■ Short task ■
What is the number of lines holding the word "materials"? Give that number alone.

>>>>

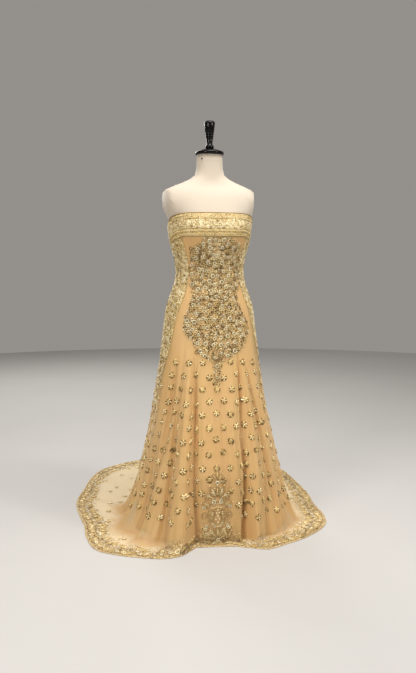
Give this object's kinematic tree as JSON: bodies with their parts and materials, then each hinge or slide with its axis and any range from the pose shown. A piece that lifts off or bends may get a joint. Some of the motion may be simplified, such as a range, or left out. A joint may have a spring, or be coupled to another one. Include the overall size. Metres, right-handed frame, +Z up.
{
  "type": "strapless evening gown with a train on a limbless dress form and stand",
  "caption": "Strapless evening gown, fitted to the hip, with a flared skirt and a train on the floor, worn by a limbless dress form on a pole with a round base.",
  "frame": {"origin": "middle of the underside of the stand's base, on the floor", "axes": "+Z up along the stand's pole, -Y the way the gown's front faces, +X to the right of a viewer who faces the front"},
  "size_m": [1.0831, 1.3866, 1.6517],
  "materials": {
    "gold_tulle": "sheer tulle with beaded sprigs",
    "nude_satin": "soft satin",
    "gold_beading": "dense gold beading",
    "old_gold_cord": "dark gold cord",
    "brass": "polished",
    "cream_jersey": "stretched cream jersey",
    "black_lacquer": "gloss black lacquer",
    "black_steel": "satin black"
  },
  "bodies": {
    "gown_on_form": {"front_centre": "gold_tulle", "front_side_left": "gold_tulle", "front_side_right": "gold_tulle", "back_side_left": "gold_tulle", "back_side_right": "gold_tulle", "back_centre_left": "gold_tulle", "back_centre_right": "gold_tulle", "lining_front": "nude_satin", "lining_back_left": "nude_satin", "lining_back_right": "nude_satin", "band_front": "gold_beading", "band_back_left": "gold_beading", "band_back_right": "gold_beading", "side_lace_left": "gold_beading", "side_lace_right": "gold_beading", "neckline_piping": "old_gold_cord", "zip_slider": "brass", "form_torso": "cream_jersey", "neck_cap": "black_lacquer", "cap_handle": "black_lacquer", "neck_screw": "black_steel", "stand_pole": "black_steel", "stand_base": "black_steel"},
    "zip_pull_tab": {"zip_pull": "brass"}
  },
  "joints": [
    {"name": "zip_pull_swing", "type": "hinge", "parent": "gown_on_form", "child": "zip_pull_tab", "pos_m": [0, 0.11377, 1.17098], "axis": [1, 0, 0], "range_deg": [-4, 150]}
  ]
}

<<<<

■ Exercise answer ■
2